* Stated goal *
Every line below must be reproduced exactly. Copy them all.

* Source material *

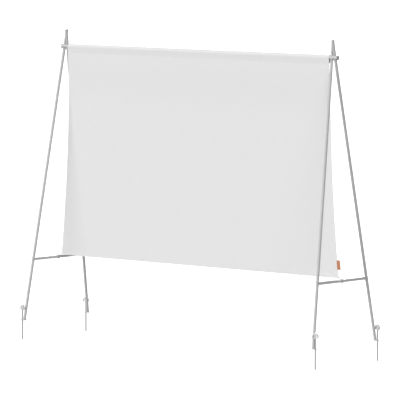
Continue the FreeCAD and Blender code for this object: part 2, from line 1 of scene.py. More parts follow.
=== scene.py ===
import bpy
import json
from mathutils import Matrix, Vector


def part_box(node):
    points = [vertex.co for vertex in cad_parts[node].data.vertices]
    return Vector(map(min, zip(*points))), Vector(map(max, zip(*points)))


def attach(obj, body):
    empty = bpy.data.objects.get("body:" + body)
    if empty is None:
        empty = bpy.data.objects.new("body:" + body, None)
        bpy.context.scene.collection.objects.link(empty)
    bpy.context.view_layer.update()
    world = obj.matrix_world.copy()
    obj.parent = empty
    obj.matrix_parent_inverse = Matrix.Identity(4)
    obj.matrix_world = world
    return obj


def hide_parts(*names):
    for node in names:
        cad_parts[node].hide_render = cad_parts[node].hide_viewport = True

* Solution to this problem *
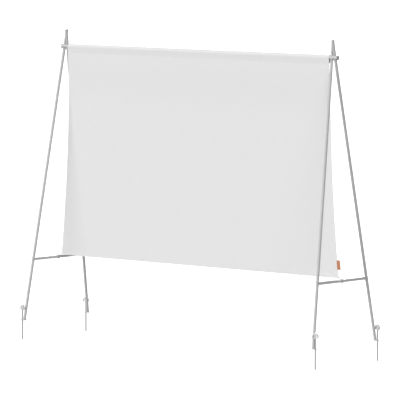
Continue the FreeCAD and Blender code for this object: part 2, from line 1 of scene.py. More parts follow.
=== scene.py ===
import bpy
import json
from mathutils import Matrix, Vector


def part_box(node):
    points = [vertex.co for vertex in cad_parts[node].data.vertices]
    return Vector(map(min, zip(*points))), Vector(map(max, zip(*points)))


def attach(obj, body):
    empty = bpy.data.objects.get("body:" + body)
    if empty is None:
        empty = bpy.data.objects.new("body:" + body, None)
        bpy.context.scene.collection.objects.link(empty)
    bpy.context.view_layer.update()
    world = obj.matrix_world.copy()
    obj.parent = empty
    obj.matrix_parent_inverse = Matrix.Identity(4)
    obj.matrix_world = world
    return obj


def hide_parts(*names):
    for node in names:
        cad_parts[node].hide_render = cad_parts[node].hide_viewport = True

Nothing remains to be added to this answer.